# Speeder's Entry Gates



## thefireguy (Aug 11, 2008)

Here is a few pictures of my entry gates in progress. I still have to add art details (if anyone can point me into the right direction...I want to add light plastic or foam cast wall plaques..the only one's I can find are 5 lbs. each) paint and build the gates. As you can tell I used white foam and if you are carefull enough it sands just as good as the pink and blue dow/corning foam. I used straight 1x2's and wood screws.

Enjoy!


----------



## PirateLady (Jul 23, 2010)

Just a suggestion.. why not make your own plaques out of the foam you already have?? You can design your own and they would be light weight enough.


----------



## thefireguy (Aug 11, 2008)

I could but I'm not that creative. I want something very good with lots of detail. I've found the one's I'm looking for but they are too heavy. I would have to build brasing behind the foam and it would be very difficult to do given that I have already put foam over all 4 sides. But that is a great suggestion I appreciate it.


----------



## RoxyBlue (Oct 6, 2008)

Very pretty! The molding is well done and the proportions are good.

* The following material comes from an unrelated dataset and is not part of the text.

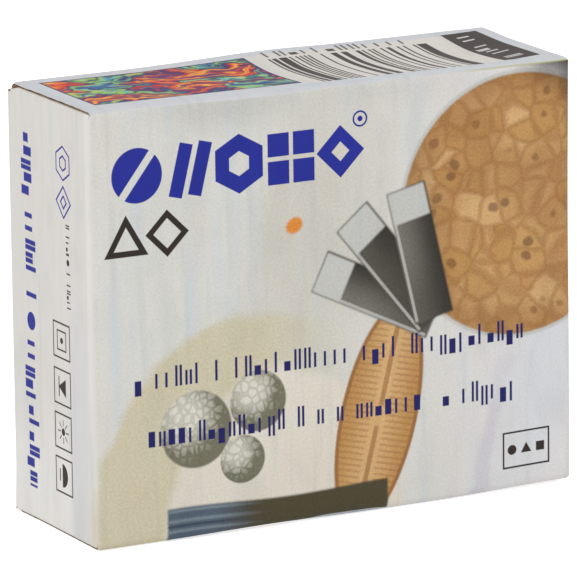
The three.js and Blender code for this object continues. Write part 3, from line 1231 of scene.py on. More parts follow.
class Mottle(Effect):
    """The faint warm and cool patches and upright streaks that print and liner show in white paper."""

    name = "Paper mottle"
    takes = {"Point": "Vector", "Color": "Color"}
    gives = {"Color": "Color"}

    @classmethod
    def build(cls, wiring: Wiring, given: dict) -> dict:
        """Tints the colour a little to pink in some clouds and to grey-blue in others."""
        stretched = wiring.stretched(given["Point"], (1, 0.4, 1))
        warm, cool, _ = wiring.parts(wiring.noise(stretched, 0.17, 4.0, "Color"))
        streaks = wiring.noise(wiring.stretched(given["Point"], (1, 0.06, 1)), 0.55, 3.0)
        pink, grey = (1.0, 0.972, 0.962, 1.0), (0.925, 0.94, 0.945, 1.0)
        colour = wiring.mix(wiring.smooth(warm, 0.42, 0.72), given["Color"], pink, "MULTIPLY")
        cooled = wiring.smooth(wiring.math("MAXIMUM", cool, streaks), 0.5, 0.72)
        return {"Color": wiring.mix(cooled, colour, grey, "MULTIPLY")}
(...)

Would it be possible to print a picture of the wall plaque you have in mind and use it as a pattern to carve or dremel a design into a piece of foam? That way you'd get the design you want without the weight.


----------



## HalloweenZombie (Jul 22, 2007)

Wow, those aren't your average columns. I love the shape of these. Can't wait to see these done.


----------



## Spooky1 (Aug 25, 2008)

Very nice looking.


----------



## Lunatic (Oct 3, 2006)

I like Roxy's suggestions. After seeing what others have done with that same technique I would even consider it myself and I'm not artistic. You could always just try a panel before installing it and see if it comes out the way you'd like, and if not then go to plan B. Good luck. The columns look great as they are!


----------



## cerinad (Jun 23, 2008)

Love the columns i can't wait to see em finished! Nice job!!


----------



## spinachetr (Nov 9, 2009)

I used foam for my sign and I am by no means artistic. 

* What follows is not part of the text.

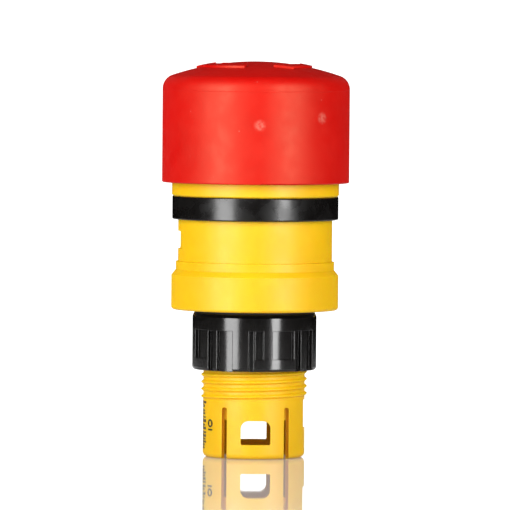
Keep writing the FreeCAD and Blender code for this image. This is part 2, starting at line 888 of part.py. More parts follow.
def press_gate_dimple(body, name, azimuth, height, depth):
    """A shallow round dimple in the cap's side."""
    angle = math.radians(azimuth)
    feature = body.newObject("PartDesign::SubtractiveSphere", name)
    bind(feature, "Radius", s.gate_radius)
    feature.AttachmentSupport = [(origin_feature(body, "XY_Plane"), "")]
    feature.MapMode = "FlatFace"
    reach = s.cap_radius + s.gate_radius - depth
    bind(feature, "AttachmentOffset.Base.x", reach * math.sin(angle))
    bind(feature, "AttachmentOffset.Base.y", -reach * math.cos(angle))
    bind(feature, "AttachmentOffset.Base.z", height)


def add_ribs(body):
    """Ribs under the dome, from the hub to the skirt."""
    half = s.rib_width / 2
    sink = s.loose_gap
    sketch = sketch_on(body, "rib_outline", "XY_Plane", s.rib_bottom)
    draw_outline(sketch, box_points(
        s.cap_hub_radius - sink, -half, s.skirt_bore_radius + sink, half))
    rib = extrude("Pad", body, "rib", sketch, s.ceiling - s.rib_bottom + sink)
    repeat_round(body, "ribs", rib, 6)


def add_cap_keys(body):
    """Two keys in the hub turn the release sleeve."""
    half = s.key_width / 2
    sketch = sketch_on(body, "hub_key_outline", "XY_Plane", s.clip_height + 1)
    draw_outline(sketch, box_points(
        s.sleeve_slot_floor + s.loose_gap, -half, s.sleeve_radius + s.loose_gap * 2, half))
    key = extrude("Pad", body, "hub_key", sketch, s.ceiling - s.clip_height - 1 + s.loose_gap)
    repeat_round(body, "hub_keys", key, 2)


def revolve_clip_groove(body, name):
    """The round groove, half in the hub and half in the sleeve, that the clip's wire fills."""
    sketch = sketch_on(body, f"{name}_outline", "XZ_Plane")
    draw_circle(sketch, s.sleeve_radius, s.clip_height, s.clip_wire_radius + s.running_gap)
    feature = body.newObject("PartDesign::Groove", name)
    feature.Profile = sketch
    feature.ReferenceAxis = (sketch, ["V_Axis"])
    feature.Angle = FULL_TURN
    return feature


def build_release_sleeve():
    """The sleeve that turns with the cap. Its two fingers reach down to the latch pins."""
    body = new_body("release_sleeve")
    web_hole = s.shank_radius + s.running_gap
    revolve(body, "sleeve", [
        (s.sleeve_skirt_bore, s.sleeve_bottom),
        (s.sleeve_radius, s.sleeve_bottom),
        (s.sleeve_radius, s.ceiling),
        (s.sleeve_head_bore, s.ceiling),
        (s.sleeve_head_bore, s.sleeve_web_top),
        (web_hole, s.sleeve_web_top),
        (web_hole, s.shoulder),
        (s.sleeve_skirt_bore, s.shoulder),
    ])
    finger_outline = sketch_on(body, "finger_outline", "XY_Plane", s.finger_bottom)
    draw_outline(finger_outline, sector_points(
        s.sleeve_skirt_bore, s.finger_radius,
        FRONT - s.finger_half_angle, FRONT + s.finger_half_angle))
    finger = extrude("Pad", body, "finger", finger_outline,
                     s.sleeve_bottom - s.finger_bottom + s.edge_break)
    repeat_round(body, "fingers", finger, 2)
    half = s.key_width / 2 + s.running_gap
    slot_outline = sketch_on(body, "slot_outline", "XY_Plane", s.clip_height + 1 - s.loose_gap)
    draw_outline(slot_outline, box_points(s.sleeve_slot_floor, -half, s.sleeve_radius + 1, half))
    slot = extrude("Pocket", body, "slot", slot_outline, s.ceiling - s.clip_height)
    repeat_round(body, "slots", slot, 2)
    revolve_clip_groove(body, "clip_groove")
    return body


def build_cap_clip():
    """An open wire ring that locks the cap onto the sleeve."""
    body = new_body("cap_clip")
    sketch = sketch_on(body, "wire_outline", "XZ_Plane")
    draw_circle(sketch, s.sleeve_radius, s.clip_height, s.clip_wire_radius)
    feature = body.newObject("PartDesign::Revolution", "wire")
    feature.Profile = sketch
    feature.ReferenceAxis = (sketch, ["V_Axis"])
    feature.Angle = 330
    return body


# ---------------------------------------------------------------------------------------------
# Latch pins and their springs. Each is built along its own Z axis, which is then laid radially.
# ---------------------------------------------------------------------------------------------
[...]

I bought a blank wooden plaque from Michaels and used it to trace the shape on a piece of pink foam board. (I never unwrapped the plastic from the plaque and just returned it to the store) After cutting it out and sanding the edges I taped the edges with painters tape, attached stick on letters and gave the whole thing a heavy spray with black spray paint to eat into the foam. I then painted it with bronze paint. They were easy, cheap and I think they turned out pretty good.


----------



## RoxyBlue (Oct 6, 2008)

It did turn out well, and the way you took advantage of the corrosive effects of spray paint on foam to get the look you wanted was inspired.


----------



## TheOneAndOnlyKelly (May 7, 2009)

Good job on the sign but be careful with this sort of "acid resist" technique. If the solvent (ie the spray paint) acts more aggressively on your medium (ie foamboard) you could end up ripping out your own hair... Been there, done that!

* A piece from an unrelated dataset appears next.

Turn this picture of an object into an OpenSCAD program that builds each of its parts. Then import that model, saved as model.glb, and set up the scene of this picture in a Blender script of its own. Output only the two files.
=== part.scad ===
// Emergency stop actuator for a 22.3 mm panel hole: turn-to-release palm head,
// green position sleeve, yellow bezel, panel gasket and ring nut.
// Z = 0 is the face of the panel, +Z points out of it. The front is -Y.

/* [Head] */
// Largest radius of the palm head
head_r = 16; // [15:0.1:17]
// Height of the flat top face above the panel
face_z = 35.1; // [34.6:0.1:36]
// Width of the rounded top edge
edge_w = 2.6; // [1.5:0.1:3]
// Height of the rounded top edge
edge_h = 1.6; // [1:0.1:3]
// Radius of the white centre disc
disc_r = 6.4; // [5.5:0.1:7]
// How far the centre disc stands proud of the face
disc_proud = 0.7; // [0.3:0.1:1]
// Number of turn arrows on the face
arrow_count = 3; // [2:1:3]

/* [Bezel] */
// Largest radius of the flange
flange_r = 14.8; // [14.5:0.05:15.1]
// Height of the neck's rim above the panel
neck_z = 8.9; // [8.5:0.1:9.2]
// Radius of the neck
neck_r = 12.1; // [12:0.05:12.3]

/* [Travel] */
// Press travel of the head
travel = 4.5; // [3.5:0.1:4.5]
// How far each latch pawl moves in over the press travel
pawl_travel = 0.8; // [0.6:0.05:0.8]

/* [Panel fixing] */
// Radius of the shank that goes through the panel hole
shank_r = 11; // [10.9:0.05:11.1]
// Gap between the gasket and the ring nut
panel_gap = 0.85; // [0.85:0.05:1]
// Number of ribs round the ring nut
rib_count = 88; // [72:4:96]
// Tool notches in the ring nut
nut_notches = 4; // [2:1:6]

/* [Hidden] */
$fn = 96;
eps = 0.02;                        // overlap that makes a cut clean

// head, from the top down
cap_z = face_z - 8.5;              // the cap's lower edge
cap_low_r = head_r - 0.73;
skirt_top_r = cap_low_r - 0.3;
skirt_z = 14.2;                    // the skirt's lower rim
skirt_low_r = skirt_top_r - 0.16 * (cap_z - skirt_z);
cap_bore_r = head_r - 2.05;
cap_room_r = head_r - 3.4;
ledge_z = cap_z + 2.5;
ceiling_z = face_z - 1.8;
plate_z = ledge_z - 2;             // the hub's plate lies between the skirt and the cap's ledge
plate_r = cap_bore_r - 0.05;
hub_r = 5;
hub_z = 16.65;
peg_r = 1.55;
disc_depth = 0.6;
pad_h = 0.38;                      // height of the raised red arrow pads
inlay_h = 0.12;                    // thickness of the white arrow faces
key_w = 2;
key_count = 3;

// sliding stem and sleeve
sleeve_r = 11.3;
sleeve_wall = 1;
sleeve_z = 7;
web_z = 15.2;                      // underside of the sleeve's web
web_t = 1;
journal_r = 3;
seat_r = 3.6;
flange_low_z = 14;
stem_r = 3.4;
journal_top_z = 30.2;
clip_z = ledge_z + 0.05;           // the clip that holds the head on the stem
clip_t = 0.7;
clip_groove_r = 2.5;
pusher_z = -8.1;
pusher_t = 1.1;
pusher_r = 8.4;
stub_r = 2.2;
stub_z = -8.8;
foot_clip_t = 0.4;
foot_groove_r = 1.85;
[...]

I'd advise ppl that want to try it to test on some scrap first...


----------



## Jaybo (Mar 2, 2009)

Tittivillus said:


> Good job on the sign but be careful with this sort of "acid resist" technique. If the solvent (ie the spray paint) acts more aggressively on your medium (ie foamboard) you could end up ripping out your own hair... Been there, done that!
> 
> I'd advise ppl that want to try it to test on some scrap first...


Keep a spray bottle filled with water handy. If the paint starts to eat the foam too much, douse it with the water.


----------



## PirateLady (Jul 23, 2010)

Great job working with the foam.... They look great!!!


----------



## Nevergoback (Oct 2, 2009)

Your columns are fantastic, I am definitely stealing this prop(s) for next year.


----------



## sparky (Dec 7, 2006)

Very nice job on the columns, they look awesome!!!


----------



## thefireguy (Aug 11, 2008)

Here is the finished product after painting. The only thing I would change is the gargoyle's on the top. They were the only thing I had.


----------



## bohica (Nov 4, 2008)

Nice work!


----------



## fritz42_male (May 5, 2009)

Only thing wrong with the gargoyles it that they should be bigger! Otherwise it's a beautiful job.


----------



## RoxyBlue (Oct 6, 2008)

That middle shot with a view of the house through the gate, columns, and trees is really beautiful.


----------



## Spooky1 (Aug 25, 2008)

Those are beautiful. You did a great job. Next year, if you find some more impressive gargoyles they'll be even better.


----------



## thefireguy (Aug 11, 2008)

Thanks for the criticism. Regarding the gargoyles I just didn't have the $$ to buy something cool. But next year I plan on having a moving reaper on each one. Have a good Halloween everyone.


----------



## Spider Rider (Nov 8, 2006)

No rain for Halloween now! Your haunt and gate looks awesome.


----------



## Shadow Panther (Apr 5, 2013)

*Love it*

I started to design my columns and may have to design another. I love your columns and may have to "borrow" that idea


----------



## dudeamis (Oct 16, 2011)

great work, very inspiring.


----------



## Bascombe (May 18, 2010)

Nice work. I like the design


----------